For as long as I can remember, I have always appreciated watching talent. Watching it, learning from it, but most of all, being inspired by it. As I observe artists achieving successes, I rejoice for them and recognize that their artistry touches people in so many ways. But lately, I have been feeling another emotion as I watch performances, read news articles, and listen to updates about the creative world. Lately, this feeling has been rising inside of me, heating my soul until it cries out for a release of the tension. I would like to say that I’ve simply got “steam heat,” but I’ve got something much more than that. What I have is pure, fiery passion.
It rises when I watch my favorite movie musicals (White Christmas, The Bandwagon, An American in Paris). It rises when I watch gifted film stars (the Kennedy Center tribute to Meryl Streep–just the tribute alone– had me trembling in my fuzzy, pink socks). It rises when I watch a memorable moment on the stage (Mary Poppins made me want to jump off the balcony and latch onto Ashley Brown’s umbrella). And it rises when I perform.
Whenever I take a small hiatus from stage time, I encounter the issue of trying to stifle this steam, whose only outlet is the interaction with an audience. Distractions such as dance classes, gym time, heavy reading, and incessant blogging do nothing to help the release of this steam. No, I have found that the only cure for this passion is performing.
I don’t know how to explain why this is my passion. Maybe it is because I am a deeply empathetic, social person who cherishes making connections with other people. You can form connections in many other ways besides performing, though. So why the need to be onstage? Do I have a desperate need for attention? I don’t think so. I perform for the simplest of reasons: I do it to bring joy to others. I just like making people happy. I have found that performing, in particular, is my special way of spreading love to others.
When people ask me, “What do you want to do after school?” and I respond with a cautious, “Um…well, I was thinking about pursuing performing professionally and auditioning for various theaters,” I am bound to get some dubious looks. “She’s never gonna make it,” they whisper after I leave the room. Or, better yet, they think, “What a waste. That’s not a career.” Rarely do I ever hear these responses aloud, but I know a few individuals are thinking those exact thoughts. But then I save myself in the conversation by quickly adding, “But my degree will be in Professional Writing & Editing with a minor in Nonprofit Management.” They breathe out sighs of relief, thinking that all those important syllables sound a lot better than a career as an actress, even though writers really aren’t much better off in the scheme of things. Still, that degree does sound like it has weight to it. And I enjoy that area of my life as well…just not as much as the stage.
I have been trying to keep myself as versatile as possible by doing as many different things as possible during my college career. Some of those pursuits are for personal pleasure, but several of them are little insurance policies to be placed on a resume in case this acting thing doesn’t work out.

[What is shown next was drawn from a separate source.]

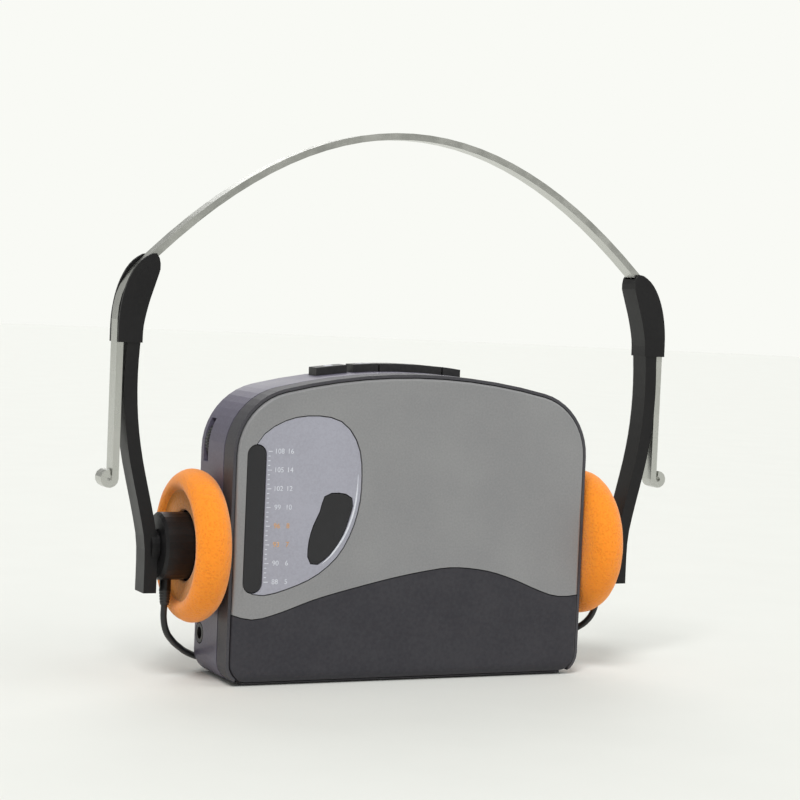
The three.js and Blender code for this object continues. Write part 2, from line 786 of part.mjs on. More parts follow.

Now, I have realized that I need to fully commit to pursuing my passion. No more shy answers to inquiries about my future. I am going to graduate from college and journey to wherever my passion takes me. Around the world on cruise ships, down to Disney, or straight up to the big city of my dreams. Now, it’s just a waiting game. I’m itching to break free, but I will use this time to prepare myself further for the future.
I have a passion. And it’s much more than diaphanous steam heat. It is a solid, tangible promise.